For many people the joy is in the growing, not in the end result of a garden. Some enjoy a challenge - taming the untamable plant, taking pride in raising difficult sorts to fine specimen stage. They regard "easy" plants as a bit vulgar, the sort grown by a neighbor with whom one doesn't get along. There is usually no harm in this, provided the grower doesn't kill too many lady's-slippers, trailing arbutus and shortia in the process. These are not really garden plants.
True, the vast number of endangered plant species in this country are endangered because of habitat destruction. But some responsibility must be borne by the horticultural community, since the above natives - and quite a few others - are usually dug from the wild, either by the home gardener or by wildflower dealers who then sell directly to the public or to nurseries. Fortunately, there has been an upswing in nurseries that actually propagate their own wildflowers, partly as a result of efforts by the University of North Carolina Botanical Garden and New England Wildflower Society in recent years. Many of them are easy to grow, but if a wildflower is difficult in cultivation, it may help keep the species going in the wild if we ask ourselves why we really want to grow it. Ego may play a larger part than we care to admit.

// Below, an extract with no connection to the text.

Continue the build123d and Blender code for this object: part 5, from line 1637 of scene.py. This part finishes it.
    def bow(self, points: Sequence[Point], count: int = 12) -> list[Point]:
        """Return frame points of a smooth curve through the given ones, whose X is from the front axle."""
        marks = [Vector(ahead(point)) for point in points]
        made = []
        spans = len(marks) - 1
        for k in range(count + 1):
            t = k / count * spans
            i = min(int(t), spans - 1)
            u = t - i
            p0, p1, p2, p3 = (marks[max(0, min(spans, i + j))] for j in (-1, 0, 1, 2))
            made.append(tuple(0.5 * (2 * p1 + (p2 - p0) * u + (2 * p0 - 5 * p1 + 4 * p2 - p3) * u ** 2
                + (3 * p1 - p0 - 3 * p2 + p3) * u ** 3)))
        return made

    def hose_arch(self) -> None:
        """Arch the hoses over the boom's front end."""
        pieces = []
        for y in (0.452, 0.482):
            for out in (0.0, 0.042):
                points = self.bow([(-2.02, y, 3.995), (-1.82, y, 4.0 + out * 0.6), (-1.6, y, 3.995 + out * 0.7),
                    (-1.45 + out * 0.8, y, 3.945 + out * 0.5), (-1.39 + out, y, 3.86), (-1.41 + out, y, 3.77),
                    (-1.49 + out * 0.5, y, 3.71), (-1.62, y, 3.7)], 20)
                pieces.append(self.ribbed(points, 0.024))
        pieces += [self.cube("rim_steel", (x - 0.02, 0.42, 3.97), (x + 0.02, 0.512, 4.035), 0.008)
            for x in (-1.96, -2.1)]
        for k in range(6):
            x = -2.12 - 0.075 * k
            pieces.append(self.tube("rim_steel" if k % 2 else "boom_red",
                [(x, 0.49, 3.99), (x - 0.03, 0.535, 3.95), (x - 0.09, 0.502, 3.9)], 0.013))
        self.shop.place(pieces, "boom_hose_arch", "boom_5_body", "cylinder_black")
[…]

"Difficult" plants fail for a variety of reasons. For example, they may be fuss-budgets about location, there may be soil mycorrhizae associations, or their soil pH requirements may be exacting. I recall a story told me some time ago by a conservation-minded nurseryman, Andre Viette, who feels that the best way to conserve a plant is to grow it. He obtained Shortia galacifolia, a delightful and increasingly rare-in-the-wild southern wildflower sometimes called Oconee-bells. The plants, which he obtained from North Carolina, arrived in soil with a quite low pH, 4.2 to 4.7. They had to be potted on, and to increase the acidity of the moderately acid soil he customarily used, Mr. Viette added a large amount of leaf mold, mostly red oak. Don't many garden books report that oak leaf mold has an acidic reaction? The shortias languished and, on a hunch, he took a pH test and discovered that the new medium was close to neutral. The pH was adjusted downward, and the shortias began to thrive again, along with partridgeberry (Mitchella repens), coltsfoot (Galax urceolata) and wintergreen (Gaultherķa procumbens) - other distinctly acid-loving plants potted in the same mix. As an addendum, Mr. Viette pointed out that he had tested peat, too. Canadian peat was usually in the 5 to 6 range (German peat, usually lower), so the addition of this common material would not have solved the problem.

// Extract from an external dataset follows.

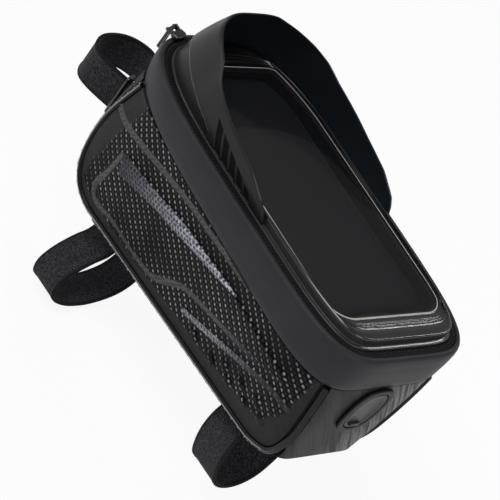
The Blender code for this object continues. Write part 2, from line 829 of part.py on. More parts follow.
def make_hinge_leaves():
    """Fabric hinge at the front, in its body half and its lid half."""
    points, normals = open_rim(lambda point: point.x > 0 and abs(point.y) < HINGE_HALF - 0.5, 9)
    low = LEAF_TOP - LEAF_DEPTH
    leaves = (
        ("hinge_leaf_body", -GAP - LEAF_THICK, -GAP, low),
        ("hinge_leaf_lid", -FRAME_INSET + GAP, -FRAME_INSET + GAP + LEAF_THICK, FRAME_BOTTOM),
    )
    for name, inner, outer, bottom in leaves:
        bm = bmesh.new()
        profile = ((inner, bottom), (outer, bottom), (outer, LEAF_TOP), (inner, LEAF_TOP))
        sweep(bm, points, normals, profile, closed=False)
        finish_mesh(name, bm, MATERIALS["tape"])


# Pieces of the lid


def window_line():
    """The window's outline with as many points as the rim, each facing its place on the rim."""
    outline = resample(rounded_rectangle(WINDOW_LENGTH, WINDOW_WIDTH, WINDOW_CORNER, 12), 360, closed=True)
    return resample(kept_inside(outline, CREST_INSET + STEPS_LEAST_WIDTH), RIM_STEPS, closed=True)


def window_ring(inset, height):
    return [Vector((*point, height)) for point in inset_outline(window_line(), inset)]


def make_lid_frame():
    """Glossy frame: a ledge for the visor, a crest, and fine steps down to the window."""
    crest = rim_ring(CREST_INSET + 0.6, 0.0, CREST_FRONT_EXTRA)
    window = window_ring(0.0, 0.0)

    def between(share, height):
        return [Vector((*a.lerp(b, share).xy, height)) for a, b in zip(crest, window)]

    rings = [
        rim_ring(FRAME_INSET, FRAME_BOTTOM), rim_ring(FRAME_INSET, LEDGE_TOP - 0.4),
        rim_ring(FRAME_INSET + 0.4, LEDGE_TOP), rim_ring(CREST_INSET - 0.2, LEDGE_TOP, CREST_FRONT_EXTRA),
        rim_ring(CREST_INSET, CREST_TOP - 0.8, CREST_FRONT_EXTRA), between(0.0, CREST_TOP),
        between(0.26, CREST_TOP), between(0.32, CREST_TOP - STEP_DROP),
        between(0.58, CREST_TOP - STEP_DROP), between(0.64, CREST_TOP - 2 * STEP_DROP),
        window_ring(0.0, CREST_TOP - 2 * STEP_DROP), window_ring(0.0, FRAME_BOTTOM),
    ]
    bm = bmesh.new()
    loft(bm, rings, closed=True)
    finish_mesh("lid_frame", bm, MATERIALS["gloss"])


def make_window():
    bm = bmesh.new()
    film = [point.xy for point in window_ring(GAP, 0.0)]
    prism(bm, film, FILM_BOTTOM, FILM_BOTTOM + FILM_THICK)
    finish_mesh("window_film", bm, MATERIALS["film"])
    top = FILM_BOTTOM - GAP
    bm = bmesh.new()
    rings = [
        window_ring(GAP, top), window_ring(GAP, top - GASKET_THICK),
        window_ring(GAP + GASKET_WIDTH, top - GASKET_THICK), window_ring(GAP + GASKET_WIDTH, top),
    ]
    loft(bm, rings, closed=True)
    finish_mesh("window_gasket", bm, MATERIALS["rubber"])


def make_retainer():
    """Padded flap under the lid that holds a device against the window, and its fastening tab."""
    top = FRAME_BOTTOM - GAP
    length = PAD_FRONT - PAD_REAR
    middle = Vector(((PAD_FRONT + PAD_REAR) / 2, 0.0))
    outline = [point + middle for point in rounded_rectangle(length, 2 * PAD_HALF_WIDTH, PAD_CORNER)]
    outline = kept_inside(resample(outline, 60, closed=True), PAD_MARGIN)
    rim = inset_outline(outline, 1.6)
    bm = bmesh.new()
    rings = []
    for shape, height in ((rim, top - PAD_THICK), (outline, top - PAD_THICK + 1.4), (outline, top)):
        rings.append([Vector((*point, height)) for point in shape])
    loft(bm, rings, closed=False)
    finish_mesh("retainer_pad", bm, MATERIALS["lining"])
    tab_front = PAD_REAR - GAP
    bm = bmesh.new()
    tab = [
        point + Vector((tab_front - TAB_LENGTH / 2, 0.0))
        for point in rounded_rectangle(TAB_LENGTH, 2 * TAB_HALF_WIDTH, 4.0)
    ]
    prism(bm, tab, top - TAB_THICK, top)
    finish_mesh("retainer_tab", bm, MATERIALS["strap"])


def visor_point(point, normal, lift_share, inner):
    """A point of the visor above a place on the rim, lift_share of the way up."""
    height = table_value(VISOR_STATIONS, point.x)
    lean = table_value(VISOR_STATIONS, point.x, 2)
    bulge = VISOR_BULGE * math.sin(math.pi * lift_share) * min(height / 30.0, 1.0)
    inset = FRAME_INSET + 0.1 + lean * lift_share - bulge + inner
    return Vector((*(point - normal * inset), LEDGE_TOP + GAP + height * lift_share))


def make_visor():
    """Hood that stands on the frame's ledge: tall round the front, low at the ends of its wings."""
    points, normals = open_rim(lambda point: point.x > VISOR_STATIONS[0][0], VISOR_COLUMNS)
    outer = []
    inner = []
    for point, normal in zip(points, normals):
        height = table_value(VISOR_STATIONS, point.x)
        skirt = table_value(VISOR_SKIRT, point.x) / height
        depth = VISOR_SKIRT_DEPTH if point.x > VISOR_SKIRT[0][0] else 0.0
        shares = (0.0, skirt, skirt + 0.9 / height, lerp(skirt, 1.0, 0.36), lerp(skirt, 1.0, 0.7), 1.0)
        insets = (depth, depth, 0.0, 0.0, 0.0, 0.25)
        if point.x <= VISOR_SKIRT[0][0]:
            shares = (0.0, 0.2, 0.4, 0.6, 0.8, 1.0)
        outer.append([visor_point(point, normal, share, inset) for share, inset in zip(shares, insets)])
        inner.append([visor_point(point, normal, share, VISOR_THICK) for share in shares])
    bm = bmesh.new()
    solid_between(bm, outer, inner)
    visor = finish_mesh("sun_visor", bm, MATERIALS["visor"])
    for side in (1, -1):
        for index in range(LOUVRES):
            apply_boolean(visor, louvre(index, side), "DIFFERENCE")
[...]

Luckily, not many of our garden plants are as demanding about soil pH as shortia, or else we would be driving our land-grant universities wild with requests for pH tests of garden soil. (Many perform this function for a nominal fee.) In general, garden plants are tolerant of a fairly wide range of soil pH levels, although there are optimums known for certain ones, especially vegetables. In high-rainfall areas soils are as a rule distinctly acidic, and the majority of plants perform satisfactorily with small or no additions of dolomitic limestone. The matter of soil pH is usually overemphasized, unless one happens to live on a bog or on top of a lime pit. I do know from quite personal experience that generous use of limestone on moderately acid soil can do more harm than good to a lot of herbaceous perennials, especially the shade-tolerant sorts such as Hosta, Epimedium and Astilbe, as well as summer phlox (P. paniculata) and Japanese iris (I. kaempferi). (The wet-soil requirement for this iris is an old wives' tale.) Dianthus, Gypsophila and Scabiosa are among the few that lime distinctly helps if soil acidity is low.

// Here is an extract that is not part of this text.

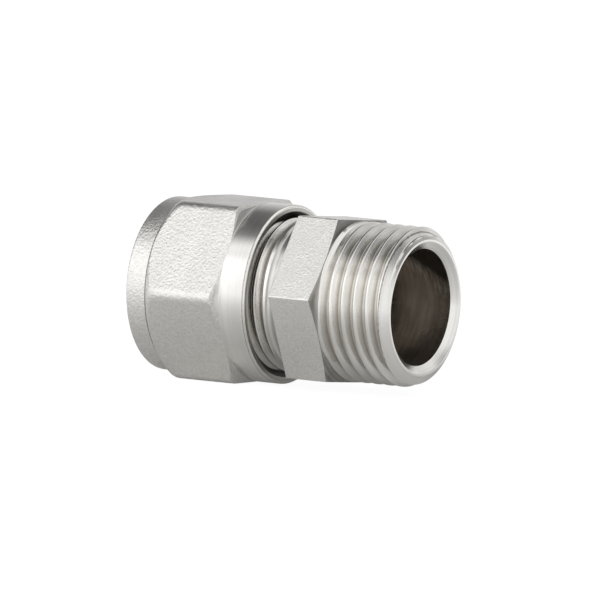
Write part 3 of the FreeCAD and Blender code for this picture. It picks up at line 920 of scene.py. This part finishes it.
room = blend_colours(tree, ends, ramp.outputs["Color"], END_LIGHT)
for place, begin, finish, level in FLAGS:
    toward = math_node(tree, "MULTIPLY", split.outputs["X"], place[0])
    toward = math_node(tree, "MULTIPLY_ADD", split.outputs["Y"], place[1], toward)
    toward = math_node(tree, "MULTIPLY_ADD", split.outputs["Z"], place[2], toward)
    flag = spread(tree, toward, begin, finish, 0.0, 1.0)
    room = blend_colours(tree, flag, room, (level, level, level))
light = tree.nodes.new("ShaderNodeBackground")
tree.links.new(room, light.inputs["Color"])
backdrop = tree.nodes.new("ShaderNodeBackground")
backdrop.inputs["Color"].default_value = (1, 1, 1, 1)
rays = tree.nodes.new("ShaderNodeLightPath")
mixed = tree.nodes.new("ShaderNodeMixShader")
behind = math_node(tree, "MAXIMUM", rays.outputs["Is Camera Ray"], rays.outputs["Is Transmission Ray"])
tree.links.new(behind, mixed.inputs["Fac"])
tree.links.new(light.outputs[0], mixed.inputs[1])
tree.links.new(backdrop.outputs[0], mixed.inputs[2])
tree.links.new(mixed.outputs[0], output.inputs["Surface"])

# Camera at the photograph's angle, far off, so that lines along the axis hardly converge

CAMERA_AIM = Vector((0.309, 0.108, 10.991)) * MM
CAMERA_FORWARD = Vector((-0.515876, 0.849515, -0.110436))
CAMERA_DISTANCE = 2.8136
CAMERA_ROLL = math.radians(1.857)
CAMERA_SENSOR = 36.0
CAMERA_LENS = 1309.5
level_right = CAMERA_FORWARD.cross(Vector((0, 0, 1))).normalized()
level_up = level_right.cross(CAMERA_FORWARD).normalized()
right = level_right * math.cos(CAMERA_ROLL) + level_up * math.sin(CAMERA_ROLL)
up = level_up * math.cos(CAMERA_ROLL) - level_right * math.sin(CAMERA_ROLL)
camera_data = bpy.data.cameras.new("Camera")
camera_data.sensor_width = CAMERA_SENSOR
camera_data.lens = CAMERA_LENS
camera_data.clip_start = 0.1
camera_data.clip_end = 20.0
camera = bpy.data.objects.new("Camera", camera_data)
bpy.context.scene.collection.objects.link(camera)
place = CAMERA_AIM - CAMERA_FORWARD * CAMERA_DISTANCE
camera.matrix_world = Matrix((
    (right.x, up.x, -CAMERA_FORWARD.x, place.x),
    (right.y, up.y, -CAMERA_FORWARD.y, place.y),
    (right.z, up.z, -CAMERA_FORWARD.z, place.z),
    (0, 0, 0, 1),
))
bpy.context.scene.camera = camera
bpy.context.scene.view_settings.view_transform = "Standard"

For years there was an unchallenged assumption that the optimum pH range for mineral soils was 6.5 to 6.8. This may be true for many of the traditional sun lovers, including vegetables, but the shade plants or woodlanders so common in today's gardens are usually from parts of the world with substantial rainfall and benefit from a lower pH. But what about the popular soilless mixes? Some recent experiments by Professor John C. Peterson of the Ohio State University show that 5.2 to 5.5 on the pH scale is best for such a medium. He observed that the availability of phosphorus, an element important for root growth and flowering, increased more than 10 times as the pH was lowered from 6.5 to 5.2. For his studies, Professor Peterson used a commercial mix containing sphagnum peat, perlite, vermiculite, granite sand and composted pine bark, adding major nutrients and trace elements.
But we shouldn't be too quick to take our bags of limestone to the dump, particularly if there are Japanese beetles around. At the Ohio Agricultural Research and Development Center in Wooster, some recent experiments have shown that beetle larvae decrease in number after ground limestone is spread on a lawn. In one test on a lawn whose soil had a very low pH, 100 pounds of dolomitic limestone were applied to 1,000 square feet of land. As a result, there was little grub damage, whereas, a surrounding area that was untreated was badly infested. The report also mentioned that if a lawn needs dethatching, this aeration procedure should be done before lime is applied, lest the lime "barrier" be broken. Since we had been greatly bothered by Japanese beetles in recent years, we decided to lime the lawn last autumn. (The most recent application had been five years earlier.) The happy result - probably not a coincidence - was a sharp decline in beetles this year.
The nadir of muck and mysticism was reached in our garden several years ago, and it had to do with Japanese beetles. One of the gardening magazines carried a piece on beetle control, which sounded very promising to Mary Ann. The author said that the beetles in her garden were not a problem anymore and, what's more, her remedy was "organic." The recipe involved grinding up Japanese beetles, with a little soap and water, and spraying this mixture on roses, hollyhocks, lythrum and other plants they favor. Mary Ann dutifully did this, and after a few days, there were still no results. If anything, the beetles proliferated. I asked her how she ground up the beetles. In the kitchen blender, she replied. It cured me of milk shakes for six months, and I lost five pounds. So muck and mysticism aren't all bad.